▸ **WRITTEN REQUEST**: Wherever the string "handed" appears in a line, extract that line.

########

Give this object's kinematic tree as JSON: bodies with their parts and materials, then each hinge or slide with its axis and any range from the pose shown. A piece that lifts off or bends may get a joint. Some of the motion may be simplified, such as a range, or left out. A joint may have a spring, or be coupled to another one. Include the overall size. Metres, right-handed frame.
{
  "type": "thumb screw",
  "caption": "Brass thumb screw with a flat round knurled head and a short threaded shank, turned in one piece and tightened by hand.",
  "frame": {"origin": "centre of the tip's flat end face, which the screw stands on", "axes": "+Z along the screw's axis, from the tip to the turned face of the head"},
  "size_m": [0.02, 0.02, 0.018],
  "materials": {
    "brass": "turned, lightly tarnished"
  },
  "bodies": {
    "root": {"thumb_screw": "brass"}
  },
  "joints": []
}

########

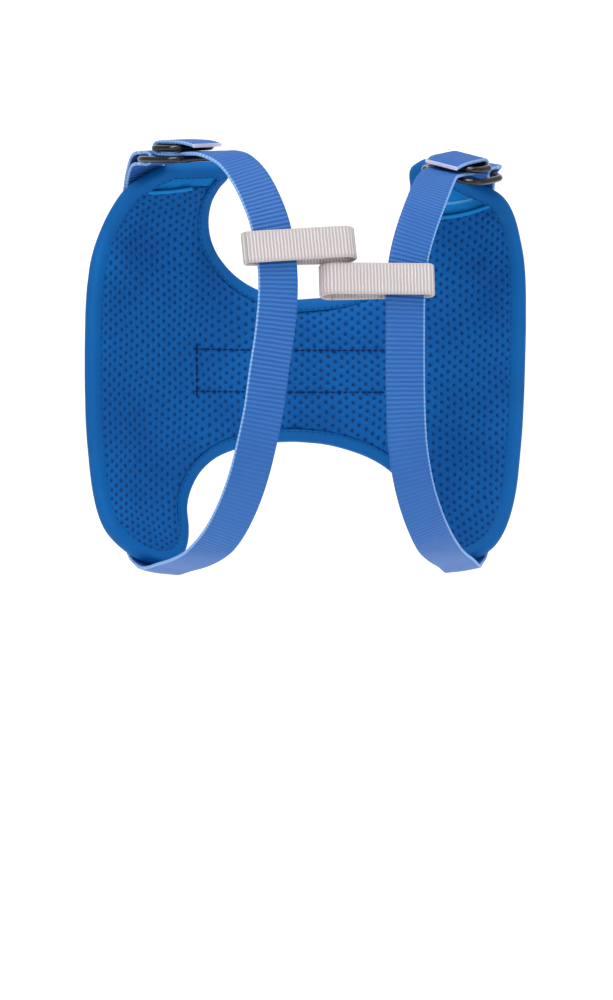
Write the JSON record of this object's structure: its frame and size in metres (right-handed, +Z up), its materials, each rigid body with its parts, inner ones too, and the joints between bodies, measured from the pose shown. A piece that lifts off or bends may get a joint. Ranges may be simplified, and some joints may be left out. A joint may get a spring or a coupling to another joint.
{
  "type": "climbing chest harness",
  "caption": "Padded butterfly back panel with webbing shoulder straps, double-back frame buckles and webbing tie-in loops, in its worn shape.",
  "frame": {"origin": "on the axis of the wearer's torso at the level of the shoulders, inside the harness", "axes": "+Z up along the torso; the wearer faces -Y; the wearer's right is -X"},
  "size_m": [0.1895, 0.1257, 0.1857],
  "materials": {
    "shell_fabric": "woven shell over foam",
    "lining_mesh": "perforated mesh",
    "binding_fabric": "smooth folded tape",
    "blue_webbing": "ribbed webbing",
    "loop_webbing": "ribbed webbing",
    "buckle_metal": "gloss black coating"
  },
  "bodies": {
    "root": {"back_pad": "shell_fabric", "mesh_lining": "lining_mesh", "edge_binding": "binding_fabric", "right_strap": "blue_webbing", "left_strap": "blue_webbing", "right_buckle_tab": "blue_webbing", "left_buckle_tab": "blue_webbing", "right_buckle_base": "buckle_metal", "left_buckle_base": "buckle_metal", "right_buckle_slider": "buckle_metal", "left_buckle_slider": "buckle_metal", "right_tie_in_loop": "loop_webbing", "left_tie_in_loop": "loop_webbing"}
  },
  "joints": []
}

########

▸ **ANSWER FOR THE TASK**:
Give this object's kinematic tree as JSON: bodies with their parts and materials, then each hinge or slide with its axis and any range from the pose shown. A piece that lifts off or bends may get a joint. Some of the motion may be simplified, such as a range, or left out. A joint may have a spring, or be coupled to another one. Include the overall size. Metres, right-handed frame.
Write the JSON record of this object's structure: its frame and size in metres (right-handed, +Z up), its materials, each rigid body with its parts, inner ones too, and the joints between bodies, measured from the pose shown. A piece that lifts off or bends may get a joint. Ranges may be simplified, and some joints may be left out. A joint may get a spring or a coupling to another joint.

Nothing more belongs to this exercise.